According to Vanguard:

  • Save more to avoid reacting to markets: Increased savings rates have the biggest effect on long-term success. This means you have a cushion to ride out the inevitable market volatility. 
  • Use reliable income like Social Security: This can support maintaining enough growth assets to outpace inflation, and allow you to treat your investments as part of a unified strategy.
  • Personalized portfolios outperform rules of thumb: Don’t fall into the trap of thinking your portfolio should be either more aggressive or more conservative simply because that’s the right mix for someone else.

Practical Next Steps

Audit your own mental accounting.

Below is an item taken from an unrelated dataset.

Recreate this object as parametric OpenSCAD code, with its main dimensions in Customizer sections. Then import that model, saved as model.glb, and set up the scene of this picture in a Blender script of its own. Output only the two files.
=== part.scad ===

Are you separating money into artificial buckets, which may result in taking too much or too little risk?

  • Stress-test your plan for 25 to 30 years of inflation. This is something that do-it-yourself investors often neglect.
  • If you aren’t yet taking Social Security, review your expected benefit at different claiming ages.
  • Evaluate stock concentration. For example, outsized holdings in Apple (AAPL), Tesla (TSLA), and Nvidia (NVDA) are common these days.
  • Use a total-return plan rather than relying solely on either growth or dividends.
  • Align your portfolio with long-term needs, not short-term feelings. (This is by far the most difficult of these steps.)



Aligning Dollars With Future Needs

The examples of my client David and his scattered accounts and the widow’s so-called “safe” bonds illustrate how easy it is for mental accounting to put a dent in long-term outcomes.

As Fidelity noted in its report I referred to above, safeguarding retirement often requires leaning more into growth when inflation rises, which may feel counterintuitive. 

Also, Vanguard’s research emphasizes that your portfolio should reflect risk capacity, which means what returns you need to meet your goals, rather than short-term comfort.

The goal isn’t to abandon structure or to ignore emotions; it’s to ensure that every dollar, in every account, is working toward the unique mix of assets you need for a sustainable retirement.